#### [DESCRIPTION OF THE TASK]
Each line below should be reproduced without any alteration.

#### [COLLECTED DATA]
____________

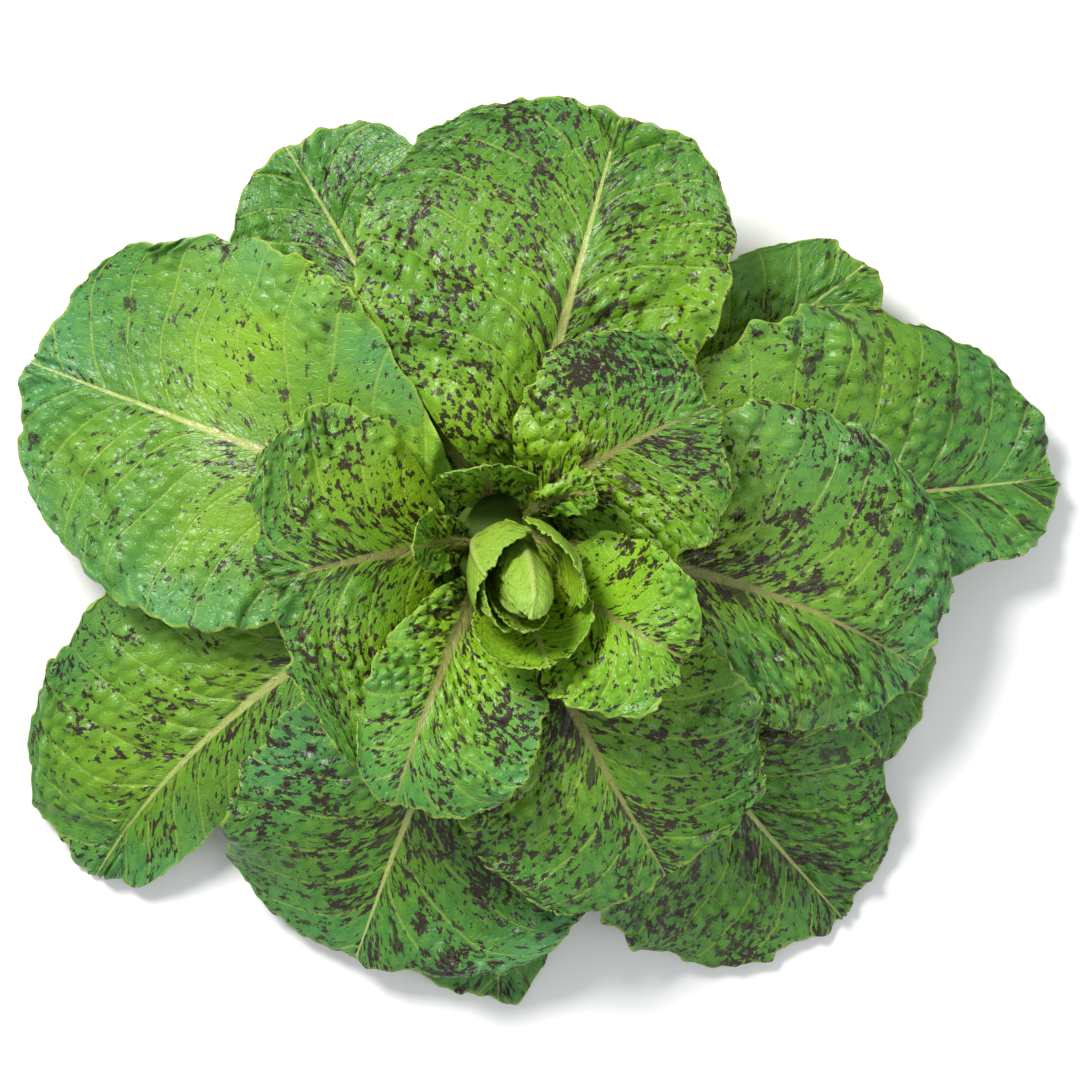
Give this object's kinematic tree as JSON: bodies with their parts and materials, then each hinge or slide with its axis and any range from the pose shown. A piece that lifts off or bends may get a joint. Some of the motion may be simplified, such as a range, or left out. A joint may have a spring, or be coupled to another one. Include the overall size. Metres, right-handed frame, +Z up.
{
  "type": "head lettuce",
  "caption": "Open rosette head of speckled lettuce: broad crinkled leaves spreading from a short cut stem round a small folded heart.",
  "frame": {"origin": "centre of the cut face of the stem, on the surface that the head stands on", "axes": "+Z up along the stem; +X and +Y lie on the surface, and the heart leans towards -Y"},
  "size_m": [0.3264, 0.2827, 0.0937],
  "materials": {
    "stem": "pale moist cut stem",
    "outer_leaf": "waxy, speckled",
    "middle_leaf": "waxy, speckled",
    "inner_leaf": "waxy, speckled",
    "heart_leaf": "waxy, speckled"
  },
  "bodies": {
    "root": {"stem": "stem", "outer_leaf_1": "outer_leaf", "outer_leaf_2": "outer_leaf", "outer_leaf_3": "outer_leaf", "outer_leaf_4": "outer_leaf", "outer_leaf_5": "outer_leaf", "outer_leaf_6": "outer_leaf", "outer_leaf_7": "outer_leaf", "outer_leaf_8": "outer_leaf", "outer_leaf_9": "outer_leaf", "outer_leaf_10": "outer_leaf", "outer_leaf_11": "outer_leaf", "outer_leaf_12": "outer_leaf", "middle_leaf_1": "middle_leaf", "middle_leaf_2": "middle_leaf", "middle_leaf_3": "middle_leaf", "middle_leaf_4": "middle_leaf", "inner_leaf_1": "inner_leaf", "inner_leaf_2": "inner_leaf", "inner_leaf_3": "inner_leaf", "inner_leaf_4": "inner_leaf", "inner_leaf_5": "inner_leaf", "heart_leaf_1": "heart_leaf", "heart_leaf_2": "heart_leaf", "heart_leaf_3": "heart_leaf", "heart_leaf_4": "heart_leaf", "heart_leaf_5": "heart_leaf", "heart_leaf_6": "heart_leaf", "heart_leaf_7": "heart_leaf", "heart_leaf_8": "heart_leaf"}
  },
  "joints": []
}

____________

#### [WRITTEN RESPONSE]
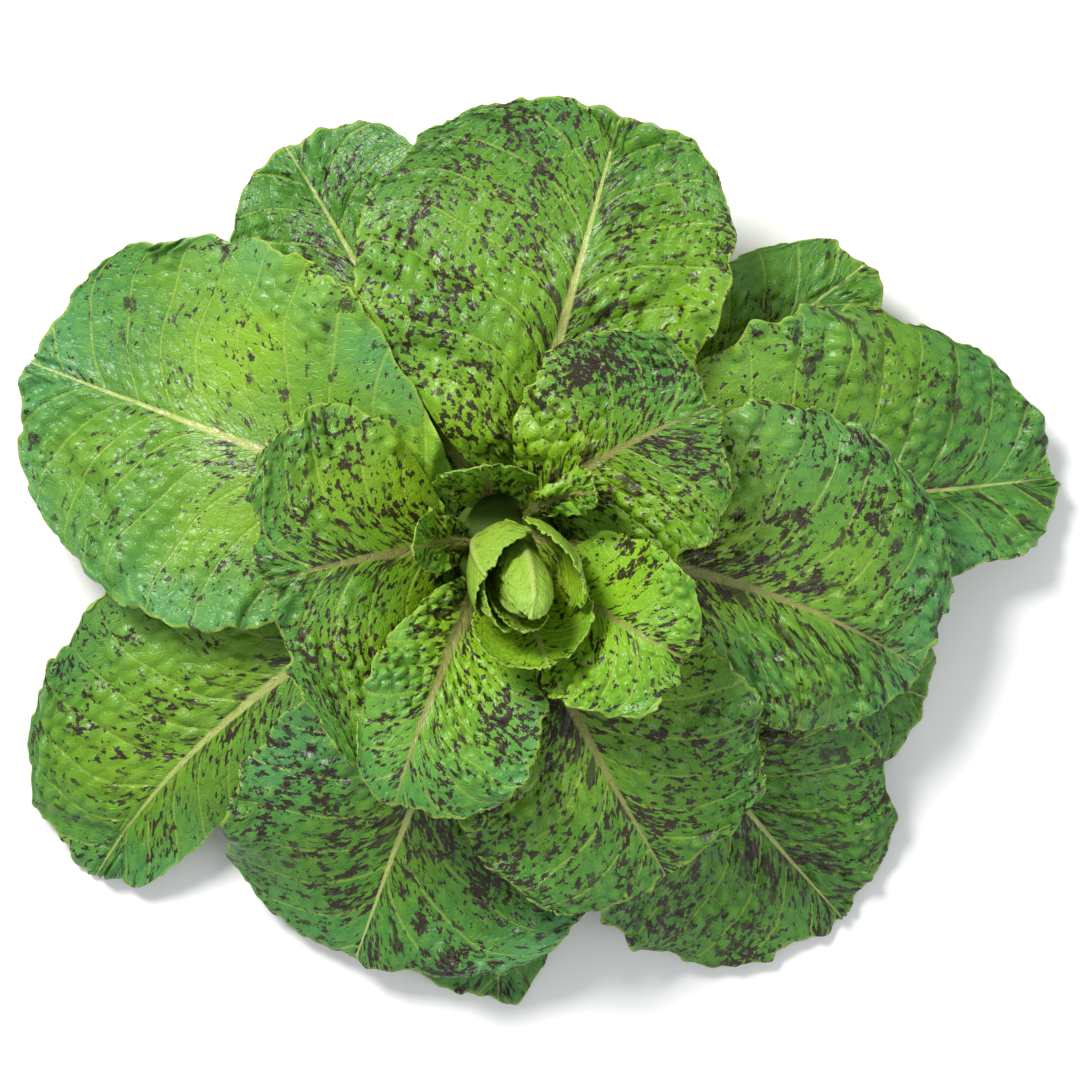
Give this object's kinematic tree as JSON: bodies with their parts and materials, then each hinge or slide with its axis and any range from the pose shown. A piece that lifts off or bends may get a joint. Some of the motion may be simplified, such as a range, or left out. A joint may have a spring, or be coupled to another one. Include the overall size. Metres, right-handed frame, +Z up.
{
  "type": "head lettuce",
  "caption": "Open rosette head of speckled lettuce: broad crinkled leaves spreading from a short cut stem round a small folded heart.",
  "frame": {"origin": "centre of the cut face of the stem, on the surface that the head stands on", "axes": "+Z up along the stem; +X and +Y lie on the surface, and the heart leans towards -Y"},
  "size_m": [0.3264, 0.2827, 0.0937],
  "materials": {
    "stem": "pale moist cut stem",
    "outer_leaf": "waxy, speckled",
    "middle_leaf": "waxy, speckled",
    "inner_leaf": "waxy, speckled",
    "heart_leaf": "waxy, speckled"
  },
  "bodies": {
    "root": {"stem": "stem", "outer_leaf_1": "outer_leaf", "outer_leaf_2": "outer_leaf", "outer_leaf_3": "outer_leaf", "outer_leaf_4": "outer_leaf", "outer_leaf_5": "outer_leaf", "outer_leaf_6": "outer_leaf", "outer_leaf_7": "outer_leaf", "outer_leaf_8": "outer_leaf", "outer_leaf_9": "outer_leaf", "outer_leaf_10": "outer_leaf", "outer_leaf_11": "outer_leaf", "outer_leaf_12": "outer_leaf", "middle_leaf_1": "middle_leaf", "middle_leaf_2": "middle_leaf", "middle_leaf_3": "middle_leaf", "middle_leaf_4": "middle_leaf", "inner_leaf_1": "inner_leaf", "inner_leaf_2": "inner_leaf", "inner_leaf_3": "inner_leaf", "inner_leaf_4": "inner_leaf", "inner_leaf_5": "inner_leaf", "heart_leaf_1": "heart_leaf", "heart_leaf_2": "heart_leaf", "heart_leaf_3": "heart_leaf", "heart_leaf_4": "heart_leaf", "heart_leaf_5": "heart_leaf", "heart_leaf_6": "heart_leaf", "heart_leaf_7": "heart_leaf", "heart_leaf_8": "heart_leaf"}
  },
  "joints": []
}